Staatsdefizit kleiner geworden
Dazu kommt: Die Kassenlage des Staates hat sich verbessert. Zwar gab der Fiskus in den ersten sechs Monaten dieses Jahres nach vorläufigen Daten der Wiesbadener Statistiker 28,9 Milliarden Euro mehr aus, als er einnahm. Das Defizit war aber um deutliche 19,4 Milliarden niedriger als ein Jahr zuvor.

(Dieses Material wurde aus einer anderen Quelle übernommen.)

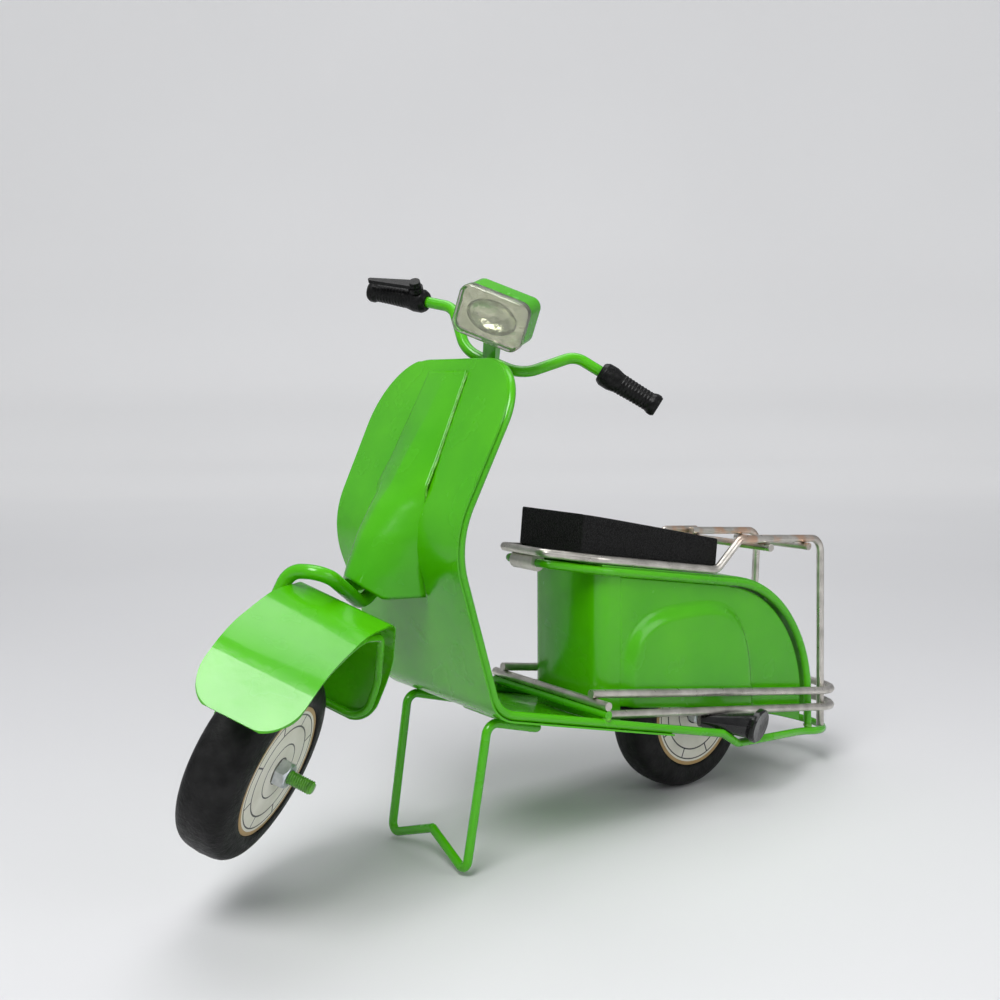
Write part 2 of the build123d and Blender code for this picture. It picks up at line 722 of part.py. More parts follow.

Steigende Sozialbeiträge - unter anderem durch höhere Beiträge zur Kranken- und Pflegeversicherung - und höhere Steuereinnahmen entlasteten die öffentlichen Kassen. Bezogen auf die gesamte Wirtschaftsleistung lag das Defizit von Bund, Ländern, Gemeinden und Sozialversicherung im ersten Halbjahr 2025 bei vergleichsweise niedrigen 1,3 Prozent. Das ist der beste Wert für ein erstes Halbjahr seit dem ersten Halbjahr 2022, damals hatte es nach jüngsten Berechnungen einen Überschuss von 0,2 Prozent gegeben.
Im Gesamtjahr 2024 war das Staatsdefizit nach jüngsten Zahlen auf mehr als 115 Milliarden Euro gestiegen, es ergab sich eine Defizitquote von 2,7 Prozent. Der europäische Stabilitäts- und Wachstumspakt erlaubt den EU-Staaten ein Haushaltsdefizit von höchstens drei Prozent und eine Gesamtverschuldung von höchstens 60 Prozent des nominalen Bruttoinlandsprodukts (BIP). In Deutschland beliefen sich die Bruttoschulden 2024 auf 62,5 Prozent des BIP.